Human‑Centered Design (HCD) is not new, but it’s experiencing a resurgence in popularity as organizations look for ways to shape how they build products, services, and workplaces that genuinely serve human needs in the AI era. And for those exploring HCD, you might want to consider Peter Block’s Flawless Consulting as a powerful companion to help enable the empathy, trust, and partnership that human‑centered design depends on.
Why Flawless Consulting Matters for Human‑Centered Design
While Flawless Consulting® was originally created for consultants working inside organizations, its core principles align beautifully with what HCD needs to thrive: clear expectations, shared ownership, honest dialogue, and relationships built on trust rather than authority.

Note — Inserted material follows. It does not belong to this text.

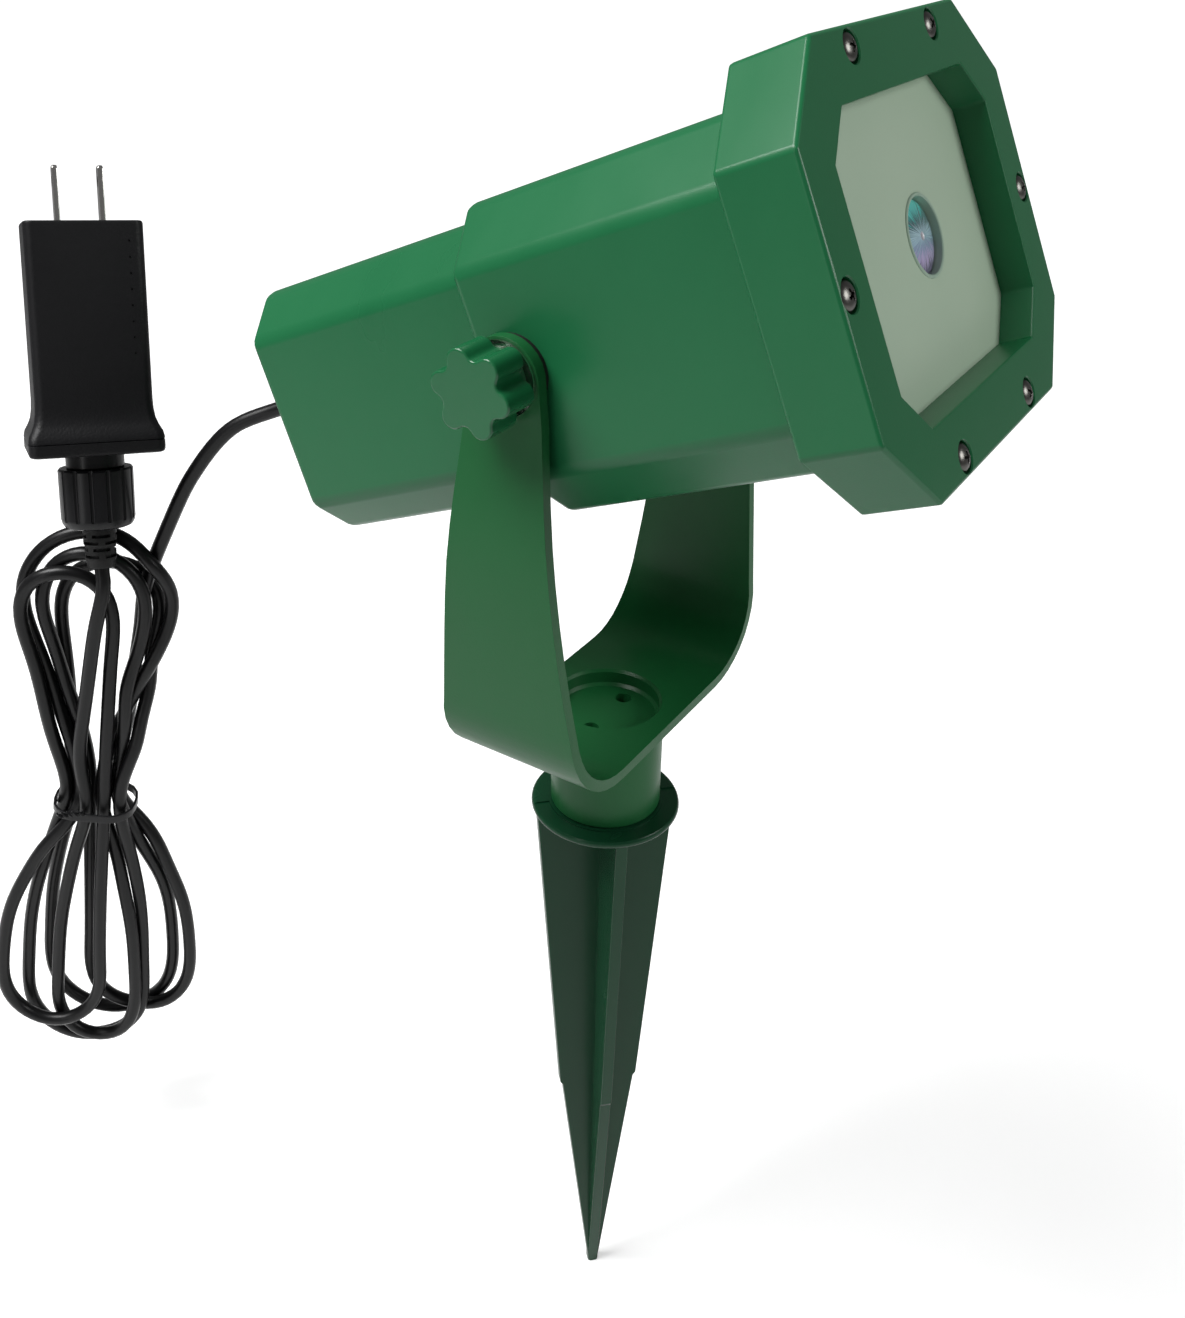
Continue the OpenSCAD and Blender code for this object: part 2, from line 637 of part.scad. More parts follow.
ground_spike();
yoke_bracket();
front_housing();
rear_cover();
front_bezel();
bezel_screws();
window_pane();
pane_gasket();
lens_panel();
projection_lens();
lens_ring();
ir_receiver();
optics_carrier();
carrier_screws();
heat_sink();
laser_green();
laser_red();
grating_motor();
grating_shaft();
grating_disc();
control_board();
board_parts();
board_screws();
cable_gland();
gland_nut();
inner_lead();
insert_left();
insert_right();
friction_washer_left();
friction_washer_right();
knob_washer_left();
knob_washer_right();
knob_left();
knob_right();
knob_stud_left();
knob_stud_right();
power_lead();
cord_hank();
cord_tie();
plug_strain_relief();
coupling_nut();
adapter_socket();
adapter_base();
adapter_case();
adapter_blades();
adapter_board();
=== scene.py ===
import json
import math

import bmesh
import bpy
import numpy as np
from mathutils import Matrix, Vector


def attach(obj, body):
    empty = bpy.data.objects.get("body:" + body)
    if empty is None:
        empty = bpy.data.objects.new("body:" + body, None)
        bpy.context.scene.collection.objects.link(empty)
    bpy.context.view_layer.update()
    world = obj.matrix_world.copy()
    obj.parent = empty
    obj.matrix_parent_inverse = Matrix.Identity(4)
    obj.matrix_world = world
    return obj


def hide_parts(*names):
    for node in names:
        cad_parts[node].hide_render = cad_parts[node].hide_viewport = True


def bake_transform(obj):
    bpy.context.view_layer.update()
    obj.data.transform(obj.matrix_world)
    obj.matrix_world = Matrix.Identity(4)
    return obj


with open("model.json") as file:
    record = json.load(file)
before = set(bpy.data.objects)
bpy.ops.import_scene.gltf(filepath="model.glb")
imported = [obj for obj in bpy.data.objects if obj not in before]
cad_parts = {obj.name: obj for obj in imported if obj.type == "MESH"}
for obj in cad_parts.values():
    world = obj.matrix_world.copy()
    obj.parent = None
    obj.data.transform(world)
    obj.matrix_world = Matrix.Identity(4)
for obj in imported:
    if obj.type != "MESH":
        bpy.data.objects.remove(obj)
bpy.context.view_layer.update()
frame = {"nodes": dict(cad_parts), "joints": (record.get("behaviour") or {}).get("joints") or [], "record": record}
joint = {j["name"]: j for j in frame["joints"]}
pivot = Vector(joint["tilt"]["pos_m"])
scene = bpy.context.scene
scene.view_settings.view_transform = "Standard"

# ---- Camera
# A short lens close to the lamp, looking down on it from the left.
eye = bpy.data.cameras.new("eye")
eye.sensor_width = 24
eye.lens = 24.745
eye.shift_x, eye.shift_y = 0.08, -0.13
eye.clip_start = 0.01
camera = bpy.data.objects.new("camera", eye)
camera.location = (-0.26811, -0.15542, 0.42902)
camera.rotation_euler = [math.radians(a) for a in (65.225, 0.746, -54.375)]
scene.collection.objects.link(camera)
scene.camera = camera

# ---- Power cord
# A round two-core lead in black PVC. It leaves the gland, drops to the hank and is wound there in five long
# turns, pinched at the waist by a twist tie. The last strand runs up the middle into the plug.
cord_d = 0.0045
lead = [(0, 88.9, 293.2), (0, 98, 289.4), (-4, 112, 284), (-11, 125, 277), (-17.5, 136, 262),
        (-22.5, 144.5, 244), (-27, 152, 225)]
hank_place = (Matrix.Translation((-0.0382, 0.1572, 0.2346)) @ Matrix.Rotation(math.radians(-53), 4, "Z")
              @ Matrix.Rotation(math.radians(7.5), 4, "Y"))
plug_place = (Matrix.Translation((-0.0347, 0.1584, 0.2708)) @ Matrix.Rotation(math.radians(-32), 4, "Z")
              @ Matrix.Rotation(math.radians(-15), 4, "X") @ Matrix.Rotation(math.radians(5.7), 4, "Y"))
relief_low, cord_top = -35.2, -6
# One turn a row, in millimetres on the hank: left, right, end and depth of the bottom loop, then of the arch
turns = [((-5, 29.7, -183, 3), (-19, 13, 3.5, -0.6)),
         ((-20, 23, -189, 7), (-15, 16, -3, 7.4)),
         ((-26, 14, -196, 0), (-25, 3.5, -2, -3)),
         ((-32.6, 0.3, -182, -7), (-26, 20.7, 9, 3.6)),
         ((-14.7, 12, -191.5, -4), None)]
waist_z = -88
# Where each strand passes through the waist
slots = [(3.6, 4.8), (-5.6, 4.6), (4.4, 0.3), (-9.6, 3.3), (6, -3.6), (-11.6, -1), (1.3, -4.8), (-7, -1.4),
         (-0.8, 0.2), (-4, -5.4)]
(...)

Below are the essential ways Flawless Consulting will strengthen and accelerate your human‑centered design efforts.
- A Human‑Centered Process for Building Trust: At its heart, HCD is about understanding people—their needs, motivations, constraints, and lived experiences. But people will only share openly when trust is present. Flawless Consulting offers a repeatable, human‑centered process for quickly establishing that trust. By focusing on intention, partnership, and authentic engagement, it gives teams the groundwork to build meaningful connections with stakeholders and end users alike.
- Partnership Over Power: Human‑centered design rejects the idea of the “expert designer” who hands down solutions. Instead, it elevates co‑creation. Block’s philosophy mirrors this beautifully. He reminds us that influence without authority is central to modern work—and that true partnership comes from transparency, curiosity, and shared decision‑making. This mindset turns design from something done to people into something created with them.
- Authentic Conversations as a Design Tool: Honest dialogue isn’t just a soft skill; it’s a strategic design input. Flawless Consulting helps practitioners ask questions that get below the surface, surface real concerns and resistance, create psychological safety, and build momentum through shared understanding. These conversations deepen insight and uncover the emotional, cultural, and relational factors that shape user behavior—critical elements often missed in traditional research.
- Clear Contracting Enables Effective Co‑Creation: Co‑creation requires clarity: on roles, boundaries, expectations, and success metrics. Flawless Consulting’s contracting process provides that clarity. When teams start with explicit agreements, HCD work becomes more focused, collaborative, and sustainable. Misalignment fades. Accountability strengthens. And design moves forward with confidence.
- Shared Accountability Creates More Sustainable Design Outcomes: Too often, beautifully designed solutions fall apart in implementation. Block’s emphasis on joint accountability closes that gap. When the people who must implement a solution have been partners in shaping it, the work sticks. This is the essence of both organizational change and human‑centered design: people support what they help create.
- Practice‑Based Learning Reinforces Human‑Centered Habits: HCD is experiential. So is Flawless Consulting. Both rely on practice, reflection, iteration, and real‑world application. Block’s model builds the relational muscles needed to make HCD effective: facilitating dialogue, navigating resistance, giving and receiving feedback, and holding space for diverse perspectives. These aren’t just design skills, they’re human skills.
Great design requires great relationships. Flawless Consulting gives teams the tools to build those relationships with intention, clarity, and humanity. When organizations pair the flawless partnership-based approach with human‑centered design methods, they unlock better insights, more trust, stronger collaboration, shared ownership, and higher‑quality, more sustainable solutions
As Block affirms, “Relationships are the mechanism for getting anything done” and it’s a powerful reminder that design becomes human‑centered when our relationships are human first.